Jekyll and Hyde breaking free!

As I’ve blogged about a couple of times, the Victorian stage scripts adapting Jekyll and Hyde had a huge influence on subsequent adaptations. The two scripts I read this week are noteworthy in that they don’t stick as closely to that template as the Richard Abbott script reviewed at the link does.

As H. Leonard Cuddy’s JEKYLL AND HYDE has a large role for a maid (an unhappy one, raped in one scene, murdered later) I’d assumed Cuddy was influenced by Mary Reilly but no, this came out in 1981.

Jekyll here has the radical belief that intelligence and character aren’t something born into us: all our brains as bodily organs are equal in ability but education and social status leads to us burying a lot of it. This annoys both Dr. Lanyon and his niece Celestine — is Jekyll seriously suggesting that his uncouth new maid isn’t innately and obviously inferior to Celestine? Despite which Jekyll and Celestine become engaged in the “well, I guess you’ll do” matter of fact way some people apparently did back then. Unfortunately Jekyll’s experiments in unearthing what’s buried go in unanticipated directions … interesting.

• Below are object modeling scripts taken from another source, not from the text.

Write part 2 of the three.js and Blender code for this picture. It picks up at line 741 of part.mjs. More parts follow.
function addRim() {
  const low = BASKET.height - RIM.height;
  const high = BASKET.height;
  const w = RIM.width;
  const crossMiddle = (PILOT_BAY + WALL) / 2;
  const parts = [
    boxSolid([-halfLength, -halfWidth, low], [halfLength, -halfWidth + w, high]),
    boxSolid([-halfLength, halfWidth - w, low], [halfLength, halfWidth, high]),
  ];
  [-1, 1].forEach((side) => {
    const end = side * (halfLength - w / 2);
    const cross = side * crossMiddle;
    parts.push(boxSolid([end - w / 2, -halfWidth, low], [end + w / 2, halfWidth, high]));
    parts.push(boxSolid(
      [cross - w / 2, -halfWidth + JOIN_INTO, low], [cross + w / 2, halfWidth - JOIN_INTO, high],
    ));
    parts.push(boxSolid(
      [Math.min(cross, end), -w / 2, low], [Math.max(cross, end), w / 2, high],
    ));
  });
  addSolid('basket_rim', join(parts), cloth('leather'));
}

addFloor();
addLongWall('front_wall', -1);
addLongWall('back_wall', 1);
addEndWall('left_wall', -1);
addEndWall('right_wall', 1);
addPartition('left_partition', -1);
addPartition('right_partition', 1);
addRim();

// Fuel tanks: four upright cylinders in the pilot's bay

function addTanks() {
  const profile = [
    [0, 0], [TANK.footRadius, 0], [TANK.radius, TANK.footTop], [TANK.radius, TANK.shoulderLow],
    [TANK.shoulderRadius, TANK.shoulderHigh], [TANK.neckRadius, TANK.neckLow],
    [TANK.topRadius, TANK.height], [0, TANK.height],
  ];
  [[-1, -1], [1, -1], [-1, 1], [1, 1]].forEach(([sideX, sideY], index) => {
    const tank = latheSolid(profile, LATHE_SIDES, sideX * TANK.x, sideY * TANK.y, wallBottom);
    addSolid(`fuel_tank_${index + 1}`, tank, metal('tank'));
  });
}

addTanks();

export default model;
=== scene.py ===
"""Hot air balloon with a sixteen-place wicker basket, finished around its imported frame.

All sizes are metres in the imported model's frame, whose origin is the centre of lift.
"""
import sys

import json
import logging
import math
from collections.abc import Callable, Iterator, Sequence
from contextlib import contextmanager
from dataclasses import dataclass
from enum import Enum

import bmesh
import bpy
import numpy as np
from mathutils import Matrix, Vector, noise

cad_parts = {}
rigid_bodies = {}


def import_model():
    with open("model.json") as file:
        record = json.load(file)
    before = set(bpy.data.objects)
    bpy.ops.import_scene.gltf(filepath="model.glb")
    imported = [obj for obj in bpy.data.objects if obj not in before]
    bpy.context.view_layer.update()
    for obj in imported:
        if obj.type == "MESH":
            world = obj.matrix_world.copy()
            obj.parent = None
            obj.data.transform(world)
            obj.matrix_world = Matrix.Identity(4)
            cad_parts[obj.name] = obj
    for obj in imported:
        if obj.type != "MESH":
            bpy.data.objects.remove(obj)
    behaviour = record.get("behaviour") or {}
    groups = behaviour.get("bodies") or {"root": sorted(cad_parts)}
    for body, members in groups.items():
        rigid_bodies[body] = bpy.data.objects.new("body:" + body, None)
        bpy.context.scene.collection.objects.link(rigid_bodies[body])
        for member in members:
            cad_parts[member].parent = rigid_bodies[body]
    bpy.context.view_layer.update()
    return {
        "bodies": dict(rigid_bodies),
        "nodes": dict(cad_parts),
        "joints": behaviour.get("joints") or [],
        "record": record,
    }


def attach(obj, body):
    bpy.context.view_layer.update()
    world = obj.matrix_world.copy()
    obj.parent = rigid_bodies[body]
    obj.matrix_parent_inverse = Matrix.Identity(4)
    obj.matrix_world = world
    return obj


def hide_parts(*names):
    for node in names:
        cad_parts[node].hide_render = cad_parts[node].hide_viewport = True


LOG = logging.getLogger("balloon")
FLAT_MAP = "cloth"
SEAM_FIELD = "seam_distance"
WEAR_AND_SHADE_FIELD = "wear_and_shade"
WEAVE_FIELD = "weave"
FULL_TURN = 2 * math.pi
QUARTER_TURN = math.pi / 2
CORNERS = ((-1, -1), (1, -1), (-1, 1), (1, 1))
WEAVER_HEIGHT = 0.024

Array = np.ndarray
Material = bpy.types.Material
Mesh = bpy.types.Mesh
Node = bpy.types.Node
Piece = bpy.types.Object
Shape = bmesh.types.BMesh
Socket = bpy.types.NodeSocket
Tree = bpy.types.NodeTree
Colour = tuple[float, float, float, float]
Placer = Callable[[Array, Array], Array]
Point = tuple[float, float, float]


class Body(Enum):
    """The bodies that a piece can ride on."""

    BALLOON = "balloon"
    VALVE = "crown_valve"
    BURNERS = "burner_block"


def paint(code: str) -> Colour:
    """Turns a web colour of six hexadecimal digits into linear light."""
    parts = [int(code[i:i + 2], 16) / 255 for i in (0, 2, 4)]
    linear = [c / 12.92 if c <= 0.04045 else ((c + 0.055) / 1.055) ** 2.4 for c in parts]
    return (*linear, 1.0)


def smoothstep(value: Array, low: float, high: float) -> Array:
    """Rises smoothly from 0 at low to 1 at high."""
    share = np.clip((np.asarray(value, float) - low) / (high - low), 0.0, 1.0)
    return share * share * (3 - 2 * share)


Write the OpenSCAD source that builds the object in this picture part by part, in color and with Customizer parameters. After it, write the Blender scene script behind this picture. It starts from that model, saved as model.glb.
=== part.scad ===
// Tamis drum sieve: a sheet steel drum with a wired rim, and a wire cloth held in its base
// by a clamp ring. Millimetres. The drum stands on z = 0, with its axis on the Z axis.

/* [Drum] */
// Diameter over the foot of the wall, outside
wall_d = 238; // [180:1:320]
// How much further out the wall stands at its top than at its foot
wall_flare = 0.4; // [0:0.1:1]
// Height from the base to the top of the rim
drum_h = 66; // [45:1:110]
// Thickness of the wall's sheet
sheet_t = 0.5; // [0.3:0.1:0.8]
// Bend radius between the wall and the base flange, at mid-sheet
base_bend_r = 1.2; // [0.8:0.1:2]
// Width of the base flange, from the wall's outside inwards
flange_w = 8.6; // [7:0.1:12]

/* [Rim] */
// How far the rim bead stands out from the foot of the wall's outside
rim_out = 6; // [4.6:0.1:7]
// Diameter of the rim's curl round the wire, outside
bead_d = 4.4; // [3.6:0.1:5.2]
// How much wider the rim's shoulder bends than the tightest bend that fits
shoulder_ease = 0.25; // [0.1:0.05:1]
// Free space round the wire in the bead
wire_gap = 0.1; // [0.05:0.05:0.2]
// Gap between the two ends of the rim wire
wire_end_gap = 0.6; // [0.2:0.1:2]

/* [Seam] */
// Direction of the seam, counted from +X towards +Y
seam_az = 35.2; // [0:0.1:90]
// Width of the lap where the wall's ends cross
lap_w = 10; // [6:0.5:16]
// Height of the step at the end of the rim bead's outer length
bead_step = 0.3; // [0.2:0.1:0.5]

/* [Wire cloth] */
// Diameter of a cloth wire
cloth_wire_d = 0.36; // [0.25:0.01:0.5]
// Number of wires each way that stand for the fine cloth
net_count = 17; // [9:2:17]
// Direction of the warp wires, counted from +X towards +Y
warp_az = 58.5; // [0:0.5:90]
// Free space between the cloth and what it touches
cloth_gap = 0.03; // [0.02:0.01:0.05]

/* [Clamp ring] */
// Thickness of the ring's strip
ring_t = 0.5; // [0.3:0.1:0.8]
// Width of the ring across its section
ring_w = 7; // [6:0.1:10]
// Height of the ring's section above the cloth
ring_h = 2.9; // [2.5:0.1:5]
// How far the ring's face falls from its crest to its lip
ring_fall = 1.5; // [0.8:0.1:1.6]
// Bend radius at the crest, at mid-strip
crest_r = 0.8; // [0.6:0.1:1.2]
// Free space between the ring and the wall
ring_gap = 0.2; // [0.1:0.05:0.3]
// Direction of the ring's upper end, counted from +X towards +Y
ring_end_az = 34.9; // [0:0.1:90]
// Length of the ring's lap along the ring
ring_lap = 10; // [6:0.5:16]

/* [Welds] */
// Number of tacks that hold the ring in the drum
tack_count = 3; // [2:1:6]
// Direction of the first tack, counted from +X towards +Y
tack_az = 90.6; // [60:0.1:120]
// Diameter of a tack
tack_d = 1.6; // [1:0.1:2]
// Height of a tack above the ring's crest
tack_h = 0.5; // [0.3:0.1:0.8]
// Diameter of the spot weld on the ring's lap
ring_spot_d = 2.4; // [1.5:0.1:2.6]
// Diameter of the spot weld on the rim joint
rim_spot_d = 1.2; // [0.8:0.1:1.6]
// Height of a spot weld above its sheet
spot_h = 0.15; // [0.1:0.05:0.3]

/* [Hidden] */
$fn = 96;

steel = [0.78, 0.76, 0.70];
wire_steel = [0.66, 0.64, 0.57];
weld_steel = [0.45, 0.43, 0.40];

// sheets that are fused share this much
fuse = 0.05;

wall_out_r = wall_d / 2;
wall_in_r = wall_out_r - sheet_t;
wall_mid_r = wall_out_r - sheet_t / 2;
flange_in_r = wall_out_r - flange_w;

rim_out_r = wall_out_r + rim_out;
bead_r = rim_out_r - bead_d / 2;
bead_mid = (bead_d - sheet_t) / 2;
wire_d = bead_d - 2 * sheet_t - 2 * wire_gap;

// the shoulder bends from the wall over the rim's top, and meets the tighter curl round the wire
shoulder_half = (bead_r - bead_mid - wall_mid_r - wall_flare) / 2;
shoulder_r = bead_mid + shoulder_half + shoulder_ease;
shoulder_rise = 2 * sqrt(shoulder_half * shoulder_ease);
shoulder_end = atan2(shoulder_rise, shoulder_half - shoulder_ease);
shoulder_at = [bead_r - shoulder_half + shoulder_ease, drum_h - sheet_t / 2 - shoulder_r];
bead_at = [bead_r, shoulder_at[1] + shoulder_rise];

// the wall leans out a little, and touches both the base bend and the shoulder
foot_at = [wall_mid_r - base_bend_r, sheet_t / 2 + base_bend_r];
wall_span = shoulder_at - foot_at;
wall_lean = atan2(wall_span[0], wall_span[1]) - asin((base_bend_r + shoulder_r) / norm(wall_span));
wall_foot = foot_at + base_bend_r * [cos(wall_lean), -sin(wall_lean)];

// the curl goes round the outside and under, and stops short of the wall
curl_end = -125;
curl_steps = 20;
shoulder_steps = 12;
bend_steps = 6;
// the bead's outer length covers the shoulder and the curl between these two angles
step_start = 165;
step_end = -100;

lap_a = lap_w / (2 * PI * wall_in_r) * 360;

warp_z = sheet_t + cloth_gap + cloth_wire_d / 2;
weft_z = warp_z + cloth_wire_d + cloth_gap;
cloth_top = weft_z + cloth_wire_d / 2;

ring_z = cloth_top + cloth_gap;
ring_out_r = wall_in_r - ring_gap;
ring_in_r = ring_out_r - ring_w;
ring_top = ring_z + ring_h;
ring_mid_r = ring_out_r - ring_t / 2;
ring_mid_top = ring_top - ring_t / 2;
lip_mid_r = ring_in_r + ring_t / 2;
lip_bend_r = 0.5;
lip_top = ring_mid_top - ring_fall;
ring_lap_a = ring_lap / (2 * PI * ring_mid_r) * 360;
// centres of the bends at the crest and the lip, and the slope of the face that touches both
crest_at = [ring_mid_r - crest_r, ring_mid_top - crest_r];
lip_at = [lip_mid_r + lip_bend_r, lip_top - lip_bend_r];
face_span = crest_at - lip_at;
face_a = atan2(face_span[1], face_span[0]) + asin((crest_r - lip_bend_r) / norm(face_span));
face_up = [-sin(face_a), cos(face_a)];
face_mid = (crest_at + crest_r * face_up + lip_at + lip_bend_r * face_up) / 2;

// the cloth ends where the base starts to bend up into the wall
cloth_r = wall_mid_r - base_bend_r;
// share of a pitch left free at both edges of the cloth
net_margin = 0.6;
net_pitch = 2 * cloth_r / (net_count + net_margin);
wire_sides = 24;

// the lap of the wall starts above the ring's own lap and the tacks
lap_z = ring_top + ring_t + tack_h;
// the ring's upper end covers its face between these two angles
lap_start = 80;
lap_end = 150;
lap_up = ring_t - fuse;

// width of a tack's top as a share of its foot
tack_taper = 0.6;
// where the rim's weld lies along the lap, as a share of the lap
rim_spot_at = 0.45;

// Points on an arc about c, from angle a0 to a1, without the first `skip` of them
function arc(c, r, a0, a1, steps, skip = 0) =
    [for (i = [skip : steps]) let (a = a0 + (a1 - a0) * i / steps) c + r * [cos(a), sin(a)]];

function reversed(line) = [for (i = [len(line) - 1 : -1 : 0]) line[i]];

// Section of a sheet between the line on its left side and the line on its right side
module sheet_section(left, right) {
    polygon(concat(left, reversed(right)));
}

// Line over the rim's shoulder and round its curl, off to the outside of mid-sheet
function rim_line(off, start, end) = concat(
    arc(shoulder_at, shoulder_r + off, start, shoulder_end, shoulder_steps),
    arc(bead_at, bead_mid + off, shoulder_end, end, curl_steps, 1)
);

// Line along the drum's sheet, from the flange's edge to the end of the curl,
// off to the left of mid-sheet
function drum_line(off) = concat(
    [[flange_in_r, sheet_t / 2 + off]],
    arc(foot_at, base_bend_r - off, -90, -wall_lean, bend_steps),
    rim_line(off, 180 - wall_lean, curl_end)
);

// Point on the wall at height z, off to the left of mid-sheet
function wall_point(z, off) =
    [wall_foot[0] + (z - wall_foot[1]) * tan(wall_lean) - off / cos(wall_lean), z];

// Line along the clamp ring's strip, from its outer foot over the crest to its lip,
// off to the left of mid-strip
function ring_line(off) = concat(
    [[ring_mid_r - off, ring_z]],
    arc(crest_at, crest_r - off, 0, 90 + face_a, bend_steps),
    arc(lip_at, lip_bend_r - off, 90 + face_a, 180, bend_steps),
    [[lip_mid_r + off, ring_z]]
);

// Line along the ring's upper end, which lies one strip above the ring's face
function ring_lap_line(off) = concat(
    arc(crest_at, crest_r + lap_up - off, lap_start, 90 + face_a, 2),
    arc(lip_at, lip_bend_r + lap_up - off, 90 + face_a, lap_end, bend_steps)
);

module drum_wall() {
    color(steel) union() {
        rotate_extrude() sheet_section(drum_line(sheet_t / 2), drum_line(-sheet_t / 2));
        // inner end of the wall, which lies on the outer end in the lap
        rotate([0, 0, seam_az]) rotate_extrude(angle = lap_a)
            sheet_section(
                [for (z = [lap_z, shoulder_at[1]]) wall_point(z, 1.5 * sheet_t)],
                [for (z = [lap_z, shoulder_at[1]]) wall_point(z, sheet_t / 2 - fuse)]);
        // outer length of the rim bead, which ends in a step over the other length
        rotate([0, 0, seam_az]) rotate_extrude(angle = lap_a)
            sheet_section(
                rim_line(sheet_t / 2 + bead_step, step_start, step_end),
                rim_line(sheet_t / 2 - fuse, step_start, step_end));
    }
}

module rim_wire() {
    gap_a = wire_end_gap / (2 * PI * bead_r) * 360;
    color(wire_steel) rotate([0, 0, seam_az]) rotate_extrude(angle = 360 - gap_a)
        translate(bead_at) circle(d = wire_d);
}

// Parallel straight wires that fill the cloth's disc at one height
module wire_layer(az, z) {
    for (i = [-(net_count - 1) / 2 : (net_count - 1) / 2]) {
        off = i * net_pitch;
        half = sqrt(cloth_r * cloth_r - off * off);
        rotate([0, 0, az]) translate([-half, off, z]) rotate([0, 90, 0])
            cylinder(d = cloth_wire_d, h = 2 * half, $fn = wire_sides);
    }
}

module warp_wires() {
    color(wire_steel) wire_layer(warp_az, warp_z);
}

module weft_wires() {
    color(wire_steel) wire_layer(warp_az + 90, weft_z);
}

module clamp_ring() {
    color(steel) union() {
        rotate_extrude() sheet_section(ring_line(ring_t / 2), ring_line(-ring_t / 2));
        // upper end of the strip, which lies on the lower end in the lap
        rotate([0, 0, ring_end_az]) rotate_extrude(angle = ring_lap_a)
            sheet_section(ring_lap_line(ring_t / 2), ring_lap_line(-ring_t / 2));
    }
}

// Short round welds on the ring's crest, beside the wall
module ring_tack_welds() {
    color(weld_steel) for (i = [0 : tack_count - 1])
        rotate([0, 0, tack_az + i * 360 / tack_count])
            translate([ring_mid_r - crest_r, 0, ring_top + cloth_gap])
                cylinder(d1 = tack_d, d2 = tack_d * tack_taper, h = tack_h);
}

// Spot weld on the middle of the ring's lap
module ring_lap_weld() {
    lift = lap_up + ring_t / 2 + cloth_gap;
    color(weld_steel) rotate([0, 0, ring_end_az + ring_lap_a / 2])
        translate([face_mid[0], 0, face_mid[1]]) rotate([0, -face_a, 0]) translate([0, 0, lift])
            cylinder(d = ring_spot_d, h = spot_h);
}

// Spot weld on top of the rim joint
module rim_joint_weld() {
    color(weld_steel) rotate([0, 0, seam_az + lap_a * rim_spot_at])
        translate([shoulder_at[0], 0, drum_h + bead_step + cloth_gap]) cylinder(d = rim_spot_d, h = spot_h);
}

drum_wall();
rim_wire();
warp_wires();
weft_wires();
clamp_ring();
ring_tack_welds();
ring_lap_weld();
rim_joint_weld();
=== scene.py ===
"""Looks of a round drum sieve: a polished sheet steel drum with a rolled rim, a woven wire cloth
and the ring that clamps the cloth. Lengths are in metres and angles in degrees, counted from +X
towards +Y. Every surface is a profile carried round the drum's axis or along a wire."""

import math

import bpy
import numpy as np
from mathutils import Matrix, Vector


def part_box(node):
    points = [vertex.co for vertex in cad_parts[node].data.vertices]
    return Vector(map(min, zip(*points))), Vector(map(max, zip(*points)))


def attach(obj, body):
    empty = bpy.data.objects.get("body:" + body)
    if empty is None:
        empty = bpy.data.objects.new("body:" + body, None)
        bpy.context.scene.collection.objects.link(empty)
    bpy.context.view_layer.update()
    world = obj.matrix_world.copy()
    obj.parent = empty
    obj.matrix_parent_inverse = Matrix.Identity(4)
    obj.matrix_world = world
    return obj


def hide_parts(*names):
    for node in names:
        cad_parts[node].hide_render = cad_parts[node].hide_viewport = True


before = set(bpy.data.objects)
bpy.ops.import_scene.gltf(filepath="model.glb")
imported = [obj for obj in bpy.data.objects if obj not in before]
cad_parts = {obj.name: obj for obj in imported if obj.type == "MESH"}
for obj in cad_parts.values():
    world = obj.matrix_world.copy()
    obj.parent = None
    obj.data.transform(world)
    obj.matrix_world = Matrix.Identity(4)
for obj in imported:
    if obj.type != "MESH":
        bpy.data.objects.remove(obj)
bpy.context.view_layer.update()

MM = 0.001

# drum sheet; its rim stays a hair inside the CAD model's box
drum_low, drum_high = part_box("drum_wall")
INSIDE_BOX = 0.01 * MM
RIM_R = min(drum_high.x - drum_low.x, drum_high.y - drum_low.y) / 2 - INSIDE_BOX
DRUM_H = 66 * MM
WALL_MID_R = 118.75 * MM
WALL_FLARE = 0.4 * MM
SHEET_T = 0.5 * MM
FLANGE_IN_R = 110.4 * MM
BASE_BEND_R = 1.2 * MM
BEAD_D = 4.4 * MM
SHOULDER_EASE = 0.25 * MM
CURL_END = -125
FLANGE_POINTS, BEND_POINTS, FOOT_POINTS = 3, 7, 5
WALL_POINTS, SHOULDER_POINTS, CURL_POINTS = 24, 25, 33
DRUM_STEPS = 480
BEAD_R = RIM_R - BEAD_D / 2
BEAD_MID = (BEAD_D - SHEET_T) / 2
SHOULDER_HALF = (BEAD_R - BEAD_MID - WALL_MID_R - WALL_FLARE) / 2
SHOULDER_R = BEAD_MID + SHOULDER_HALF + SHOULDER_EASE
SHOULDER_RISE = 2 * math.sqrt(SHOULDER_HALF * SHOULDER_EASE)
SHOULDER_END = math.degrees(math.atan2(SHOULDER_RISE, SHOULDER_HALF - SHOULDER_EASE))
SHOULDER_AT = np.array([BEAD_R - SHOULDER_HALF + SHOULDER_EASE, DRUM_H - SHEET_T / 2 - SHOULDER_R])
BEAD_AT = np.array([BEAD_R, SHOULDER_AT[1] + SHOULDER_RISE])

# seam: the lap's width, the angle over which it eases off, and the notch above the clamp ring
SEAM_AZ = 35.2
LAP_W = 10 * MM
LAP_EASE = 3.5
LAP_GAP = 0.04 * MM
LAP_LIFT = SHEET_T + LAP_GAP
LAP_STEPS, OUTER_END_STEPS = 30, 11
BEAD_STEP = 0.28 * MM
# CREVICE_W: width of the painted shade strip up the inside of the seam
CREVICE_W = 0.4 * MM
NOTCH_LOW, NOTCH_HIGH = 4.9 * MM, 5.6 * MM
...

In the introduction to his DR. JEKYLL AND MR. HYDE script, playwright David Edgar admits he wanted to get back to Stevenson but instead found himself borrowing from later adaptations, including a maid inspired by Mary Reilly. Edgar’s script does restore Jekyll to bachelorhood but gives him a sister who represents the “new woman” of the late 19th century, the kind of independent, quasi-feminist woman he believes Stevenson’s sausage-fest of a novel was responding to. The story that results didn’t do much for me but like Cuddy’s, it’s an interesting variation on its theme (I’ve no idea how I’d respond to either of them were I not knee deep in Jekyll and Hyde thoughts). And I did find Edgar’s discussion of casting interesting: originally he’d chosen two men to play Jekyll and Hyde but he concluded the audience wants the tour-de-force of seeing one man assay both roles.